Recognizing Her Differences
When Peter refers to the wife as “the weaker vessel,” he is not suggesting inferiority but acknowledging difference. Physically, men and women were created with distinct strengths. Men generally have greater muscle mass and brute strength; women possess greater endurance and resilience, often outliving men by several years. Emotionally, women tend to be more sensitive and relationally oriented, while men often focus on logic and problem-solving. These complementary differences were designed by God to unite—not divide—them. A wise husband respects these distinctions. He values his wife’s sensitivity and intuition as divine gifts that balance his own perspective. He uses his strength not to dominate but to protect, his authority not to command but to serve. When a man honors his wife’s created differences, the marriage reflects God’s intended harmony.
Heirs Together of Grace
Peter concludes with a beautiful truth: husband and wife are “heirs together of the grace of life.” Marriage is not a competition for control but a partnership under the grace of God. Though their roles differ, their worth before God is equal. The husband’s leadership is relational, not authoritarian—modeled after Christ, who led by humility and service. When a husband loves his wife as Christ loves the church, he preaches the gospel without words. His home becomes a testimony of grace and peace to the world.

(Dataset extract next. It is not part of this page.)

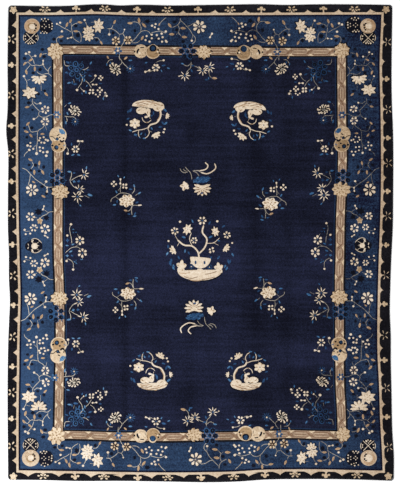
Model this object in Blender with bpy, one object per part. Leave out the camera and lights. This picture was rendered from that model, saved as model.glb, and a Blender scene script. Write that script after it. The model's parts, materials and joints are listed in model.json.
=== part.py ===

The Reward of Faithful Love
Loving a wife with Christlike devotion is challenging, but it yields priceless rewards. It transforms a home into a refuge, fosters peace in the heart of a woman, and raises children who understand love through their parents’ example. Aggressive love doesn’t mean loud or demanding love—it means steadfast love that pursues, forgives, and sacrifices. It means serving when tired, listening when distracted, praying when discouraged, and protecting when threatened. This love does not quit; it endures because it is anchored in God’s Word. Husbands who love their wives with this devotion mirror the heart of Christ Himself. And when they do, they not only strengthen their marriages—they glorify the One who created marriage for His glory and their joy.